When I tried to extend it to multi-dimensional time series, it crashes the R kernel, not sure as to what is going wrong.
@ankkhedia I just pushed the fix. Issue was with the custom metric that hasn't been updated for the handling nd.array rather than R array. Thanks for pointing out! I will do a review of the other tutorials this weekend, there might be remaining issues with the custom eval metrics elsewhere.
@jeremiedb Thanks for the quick turnaround. I would really appreciate if you could help me with the multivariate example which I posted above.

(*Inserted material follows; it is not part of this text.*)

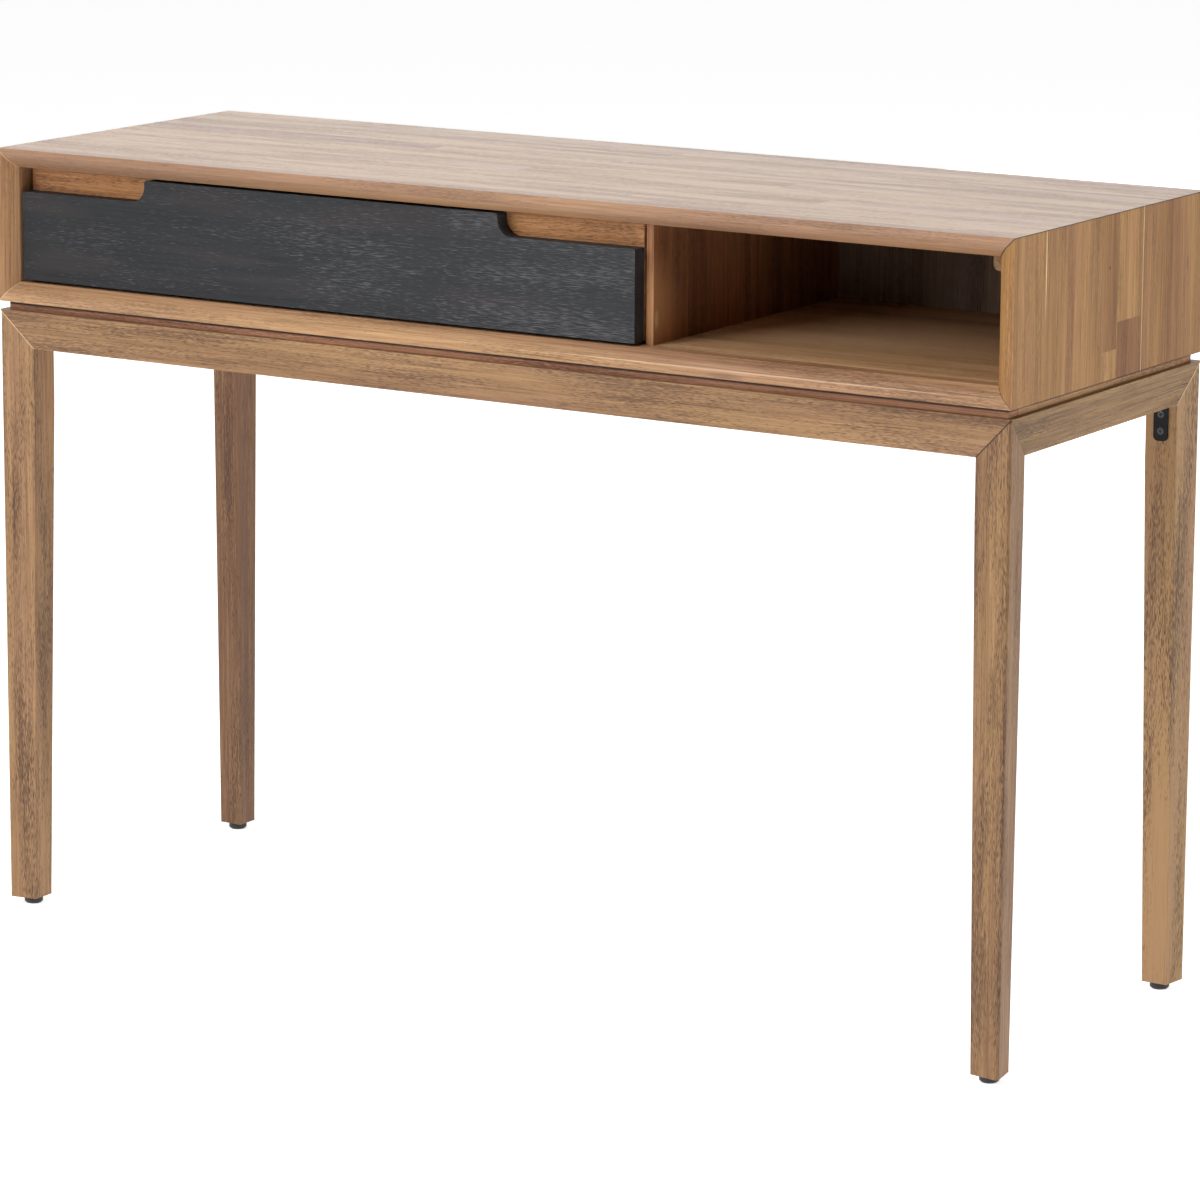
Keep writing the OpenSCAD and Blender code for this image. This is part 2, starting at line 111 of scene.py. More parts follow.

Looks like the graph shape inference from the unrolled is shaky. I'll need some time to dig further. Have you tried the symbol.RNN approach (as usedd in the GPU example)? It should be easier to get it work.
Will it work for Cpu too, its mentioned in the spec that it is only for CUDA.
CPU appears fully supported by symbol.RNN since 1.3.1 (prior to 1.3.1, dropout wasn't supported).
I am trying to use time series example from https://jeremiedb.github.io/mxnet_R_bucketing/TimeSeries_CPU with latest MXNetR
However, when I follow the tutorial, it fails at
The error message is
Error in mxnet:::mx.symbol.bind(symbol = symbol, arg.arrays = c(dlist, : executor.cc:124: RCheck failed: Rcpp::is(source_array[i]) Expect input arg_arrays to be list of MXNDArray
Could you help me on how to use this API and what maybe going wrong.